I switched to a different approach after giving up on forcing my expenses into percentages that didn’t match reality. Instead of starting with ideal ratios, I started with actual fixed costs. Rent, insurance, minimum debt payments, utilities that don’t really fluctuate. Those numbers aren’t negotiable in the short term. They are what they are.

What’s left after fixed costs is what I actually have discretion over. From that remainder, I set a specific dollar amount for savings first—not a percentage of total income, but a realistic number based on what’s available. Then everything else becomes the pool for variable spending: groceries, gas, eating out, entertainment, random Amazon purchases.

This approach doesn’t produce a pretty pie chart with clean percentages. My savings rate some months is 12%, other months it’s 8% if the car needed work. But it matches how money actually flows through my life, and I’m not constantly measuring myself against benchmarks that assume I have more flexibility than I do.

The better framework is simple: Fixed costs + Savings goal + Everything else = Income. If that equation doesn’t balance, you’ve got three options: increase income, reduce fixed costs, or lower the savings goal. None of those options are easy, but at least they’re honest about the tradeoffs.

Should You Ignore Budget Rules Completely?

Guidelines have value as reference points. If your fixed costs are eating 85% of take-home pay, that’s useful information—not because you’re failing at 50/30/20, but because that level of expense-to-income ratio is genuinely unsustainable. Something has to change, whether that’s finding a cheaper living situation, adding a side income, or acknowledging you’re in survival mode and savings will have to wait.

The problem comes when you treat the percentages as moral judgments. You’re not irresponsible because your needs exceed 50%. You’re not undisciplined because you can’t hit 20% savings while paying off student loans and covering rent in an expensive city. You’re working within constraints that the rule doesn’t account for.
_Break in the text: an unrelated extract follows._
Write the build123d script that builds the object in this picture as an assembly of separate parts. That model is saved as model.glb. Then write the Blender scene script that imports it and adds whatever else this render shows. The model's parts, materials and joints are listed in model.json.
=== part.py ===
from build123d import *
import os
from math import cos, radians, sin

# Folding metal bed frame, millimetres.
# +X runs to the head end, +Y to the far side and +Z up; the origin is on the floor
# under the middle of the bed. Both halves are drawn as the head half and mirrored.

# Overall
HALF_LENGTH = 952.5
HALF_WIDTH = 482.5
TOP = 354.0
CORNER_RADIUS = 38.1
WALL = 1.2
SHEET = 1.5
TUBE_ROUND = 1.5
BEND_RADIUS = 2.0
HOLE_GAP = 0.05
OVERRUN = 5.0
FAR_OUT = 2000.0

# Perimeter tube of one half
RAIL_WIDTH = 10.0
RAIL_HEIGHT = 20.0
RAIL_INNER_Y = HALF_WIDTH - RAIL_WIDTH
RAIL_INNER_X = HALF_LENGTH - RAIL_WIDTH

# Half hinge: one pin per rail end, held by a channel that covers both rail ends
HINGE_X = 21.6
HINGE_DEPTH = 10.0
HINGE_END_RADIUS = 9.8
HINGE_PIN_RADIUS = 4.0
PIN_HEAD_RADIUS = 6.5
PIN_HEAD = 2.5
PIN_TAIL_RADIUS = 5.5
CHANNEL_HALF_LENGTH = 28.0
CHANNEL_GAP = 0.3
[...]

What matters more than hitting specific percentages is having visibility into where your money goes and making intentional decisions about the parts you can control. If your rent is 40% of take-home, that’s locked in. But you probably have more flexibility with food spending, subscription services, or how much you spend on convenience purchases than you think. The opportunities for improvement are in the specifics, not in forcing your budget into a predetermined shape.

I still see the 50/30/20 rule recommended constantly in personal finance spaces, usually to people who are already stressed about money. The advice is well-intentioned, but it often creates more shame than solutions. If your budget doesn’t fit the template, the template is the problem—not you.

Frequently Asked Questions

Is the 50/30/20 rule outdated?

The rule itself isn’t completely useless, but the specific percentages reflect economic conditions that have shifted significantly. Housing costs relative to income, healthcare expenses, and student loan burdens have all increased since the framework was introduced. It can work as a general starting point, but most people need to adjust the ratios substantially to match their actual circumstances.

What should I do if my needs exceed 50% of income?

First, verify you’re actually categorizing correctly—sometimes items end up in “needs” that have more flexibility than you think. Beyond that, you’re looking at either reducing fixed costs where possible or increasing income. If neither is immediately feasible, adjust your savings expectations to match reality rather than beating yourself up over percentages. A 10% savings rate that you can sustain is better than a 20% target that forces you into debt when unexpected expenses hit.

Can the 50/30/20 rule work for high earners?

Ironically, the rule often works better for people with higher incomes because their fixed costs become a smaller percentage of earnings. Someone making twice the median income can more easily keep necessities under 50% even in expensive cities. But high earners face different challenges—lifestyle inflation makes it easy to fill the entire 30% “wants” category with expensive habits that feel essential. The percentages are easier to hit, but the discipline to maintain them isn’t automatic.